We’d met at an odd hour. That was because Stone worked nights. While Luscious and I were ordering more beer, Stone was slowing down and sobering up. Finally, he had to go. He threw down a wad of bills saying, “I think this should cover it.” Meanwhile, Luscious was still squeezing my hand talking animatedly. I don’t pretend to know anything about music, but I’ll listen eagerly.
We drank more and we drank more. Back then, when I went out at night, I’d keep a twenty in my shoe just in case it got too late and I needed cab fare home. Perhaps it was the only time I did this, but I took the twenty out of my shoe and drank it. Luscious and I stayed and talked and talked until the cafe closed and it was time to go home.

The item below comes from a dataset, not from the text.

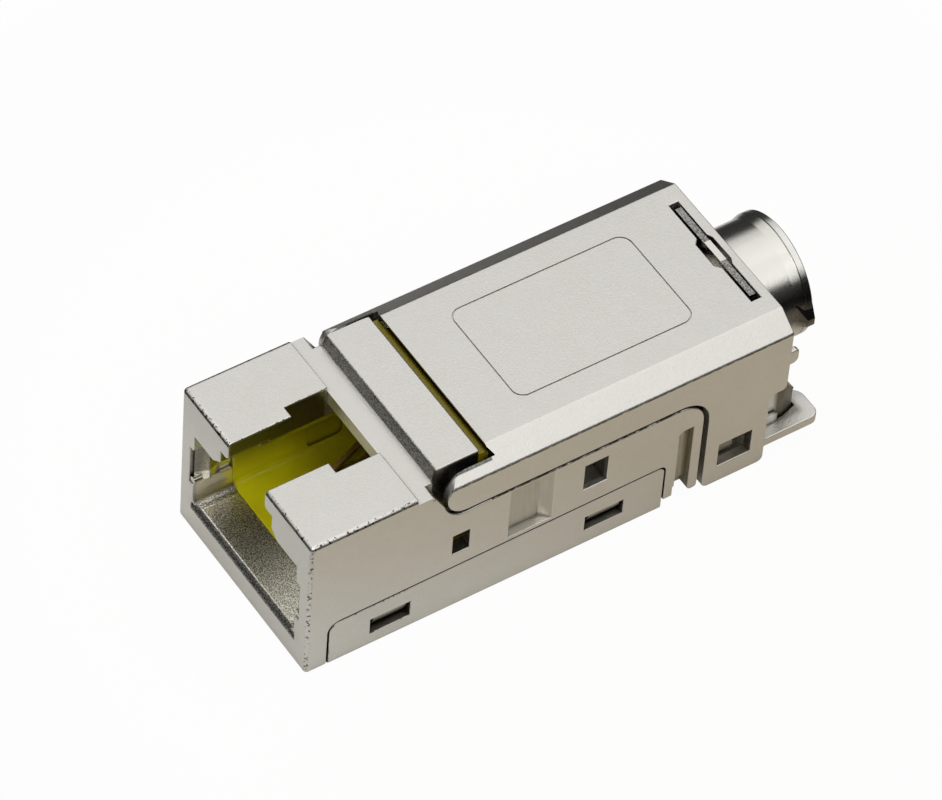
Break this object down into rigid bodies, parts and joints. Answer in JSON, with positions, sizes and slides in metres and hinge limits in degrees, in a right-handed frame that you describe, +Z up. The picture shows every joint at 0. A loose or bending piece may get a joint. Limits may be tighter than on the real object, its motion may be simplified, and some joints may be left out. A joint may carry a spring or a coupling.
{
  "type": "field termination ethernet jack",
  "caption": "Die-cast shielded modular jack with a hinged rear lid over a punch-down wire block and a round cable collar, for ending a network cable without a crimp.",
  "frame": {"origin": "centre of the bounding box on the plane that the jack rests on", "axes": "+Y from the plug mouth to the cable collar, +Z up through the lid, +X across"},
  "size_m": [0.0148, 0.039, 0.0125],
  "materials": {
    "cast_metal": "satin nickel plate over a fine-grained die casting",
    "cover_metal": "satin nickel plate over a fine-grained die casting",
    "lid_metal": "satin nickel plate over a fine-grained die casting",
    "collar_metal": "turned and nickel plated, smoother than the casting",
    "spring_sheet": "bright rolled spring sheet",
    "shield_sheet": "plain rolled sheet",
    "carrier_plastic": "translucent olive-yellow moulded plastic, half gloss",
    "block_plastic": "black moulded plastic",
    "manager_plastic": "off-white moulded plastic",
    "board": "green solder mask on glass laminate",
    "contact_gold": "gold plated phosphor bronze",
    "blade_bronze": "tin plated phosphor bronze"
  },
  "bodies": {
    "housing": {"main_housing": "cast_metal", "bottom_cover": "cover_metal", "contact_carrier": "carrier_plastic", "contact_spring_1": "contact_gold", "contact_spring_2": "contact_gold", "contact_spring_3": "contact_gold", "contact_spring_4": "contact_gold", "contact_spring_5": "contact_gold", "contact_spring_6": "contact_gold", "contact_spring_7": "contact_gold", "contact_spring_8": "contact_gold", "ground_spring_right": "spring_sheet", "ground_spring_left": "spring_sheet", "circuit_board": "board", "terminal_block": "block_plastic", "piercing_contact_1": "blade_bronze", "piercing_contact_2": "blade_bronze", "piercing_contact_3": "blade_bronze", "piercing_contact_4": "blade_bronze", "piercing_contact_5": "blade_bronze", "piercing_contact_6": "blade_bronze", "piercing_contact_7": "blade_bronze", "piercing_contact_8": "blade_bronze", "wire_manager": "manager_plastic", "shield_cross": "shield_sheet", "cable_collar": "collar_metal", "shield_ring": "spring_sheet"},
    "lid": {"hinged_lid": "lid_metal"}
  },
  "joints": [
    {"name": "lid_hinge", "type": "hinge", "parent": "housing", "child": "lid", "pos_m": [0, -0.00829, 0.01045], "axis": [1, 0, 0], "range_deg": [0, 95]}
  ]
}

Now, cab fare gone, I had to trudge back across town to the subway. We were on a side street, a quiet side street, about as deserted as a city can be at about one or two in the morning. Luscious was wearing what I would eventually learn was nearly a uniform for her, jeans and a black tank top. Me, well, I can’t remember what was above the waist, but below the waist I was wearing a black and white striped cotton/spandex mini-skirt. I wore a lot of cotton/spandex in those days, and that black and white striped skirt was one of my favorites. Cotton spandex was a blessing for a gal like me. As long as you had a tight body, you could look simultaneously hot and cool on a tight budget.
Silently, a group of boys slid up behind us. I glanced over my shoulder briefly and continued walking forward. Suddenly, I felt a pinch on my ass. I swung around. “Hey!”
“What did he do?” Luscious shouted.
“He pinched my ass.”
With the suddenness of a striking snake, her leg extended with her big, god knows what size, foot at the end. The boy grabbed his groin. His friends turned and ran, the culprit hobbling behind.
“I’ve got better aim than I thought,” Luscious said.